# What to produce:
Give back all the data exactly, line by line.

# Recorded data:

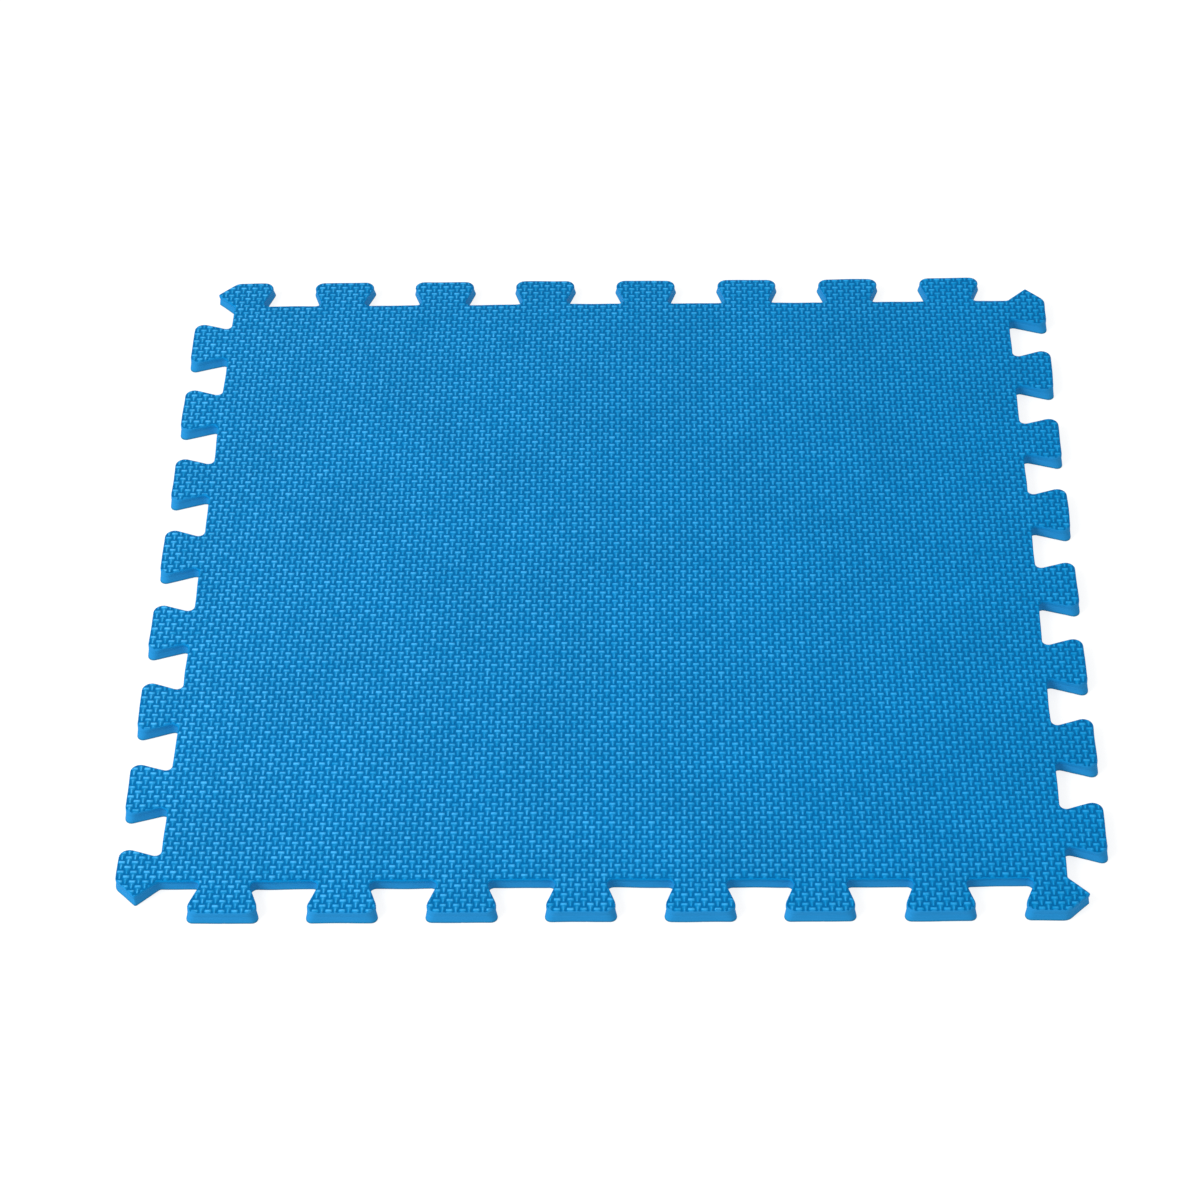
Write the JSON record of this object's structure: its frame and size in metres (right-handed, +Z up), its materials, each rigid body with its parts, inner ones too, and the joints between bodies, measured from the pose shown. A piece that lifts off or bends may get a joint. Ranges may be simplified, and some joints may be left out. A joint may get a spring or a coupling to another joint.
{
  "type": "interlocking foam blocking mat",
  "caption": "Square interlocking foam mat with dovetailed jigsaw tabs on every side, an embossed work face for pinning out damp knitting, and a flat underside.",
  "frame": {"origin": "centre of the underside, on the surface that the mat lies on", "axes": "+Z up out of the embossed work face; +X and +Y along two sides of the tile, with the side nearest the viewer in the picture facing -Y"},
  "size_m": [0.6274, 0.6274, 0.01],
  "materials": {
    "top_skin_foam": "matte",
    "core_foam": "matte",
    "base_skin_foam": "matte"
  },
  "bodies": {
    "root": {"embossed_top_skin": "top_skin_foam", "foam_core": "core_foam", "base_skin": "base_skin_foam"}
  },
  "joints": []
}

# The answer:
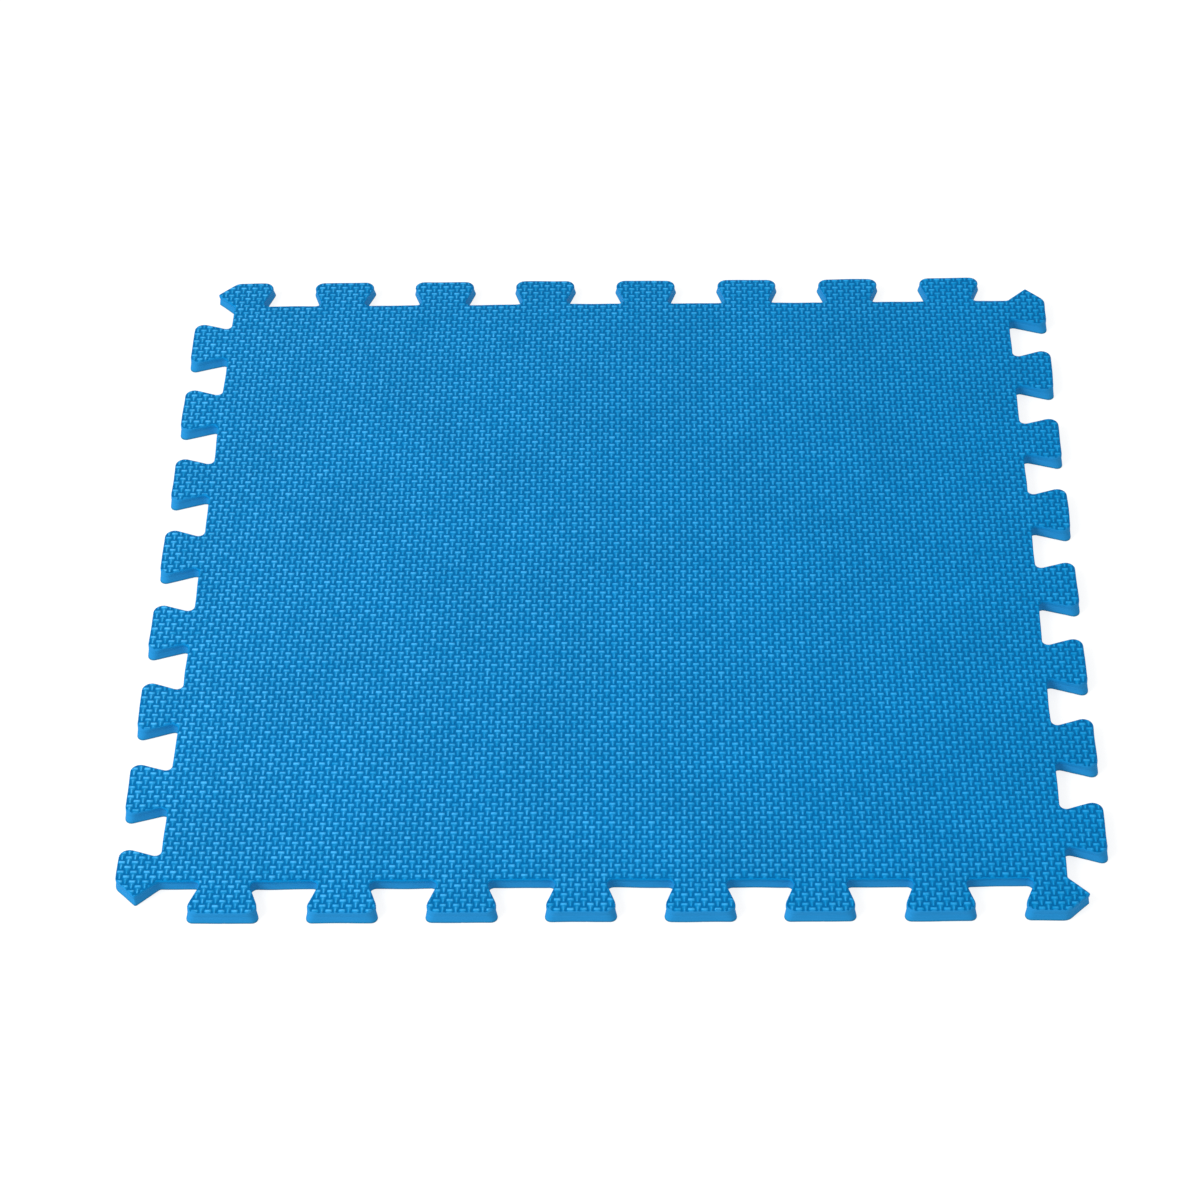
Write the JSON record of this object's structure: its frame and size in metres (right-handed, +Z up), its materials, each rigid body with its parts, inner ones too, and the joints between bodies, measured from the pose shown. A piece that lifts off or bends may get a joint. Ranges may be simplified, and some joints may be left out. A joint may get a spring or a coupling to another joint.
{
  "type": "interlocking foam blocking mat",
  "caption": "Square interlocking foam mat with dovetailed jigsaw tabs on every side, an embossed work face for pinning out damp knitting, and a flat underside.",
  "frame": {"origin": "centre of the underside, on the surface that the mat lies on", "axes": "+Z up out of the embossed work face; +X and +Y along two sides of the tile, with the side nearest the viewer in the picture facing -Y"},
  "size_m": [0.6274, 0.6274, 0.01],
  "materials": {
    "top_skin_foam": "matte",
    "core_foam": "matte",
    "base_skin_foam": "matte"
  },
  "bodies": {
    "root": {"embossed_top_skin": "top_skin_foam", "foam_core": "core_foam", "base_skin": "base_skin_foam"}
  },
  "joints": []
}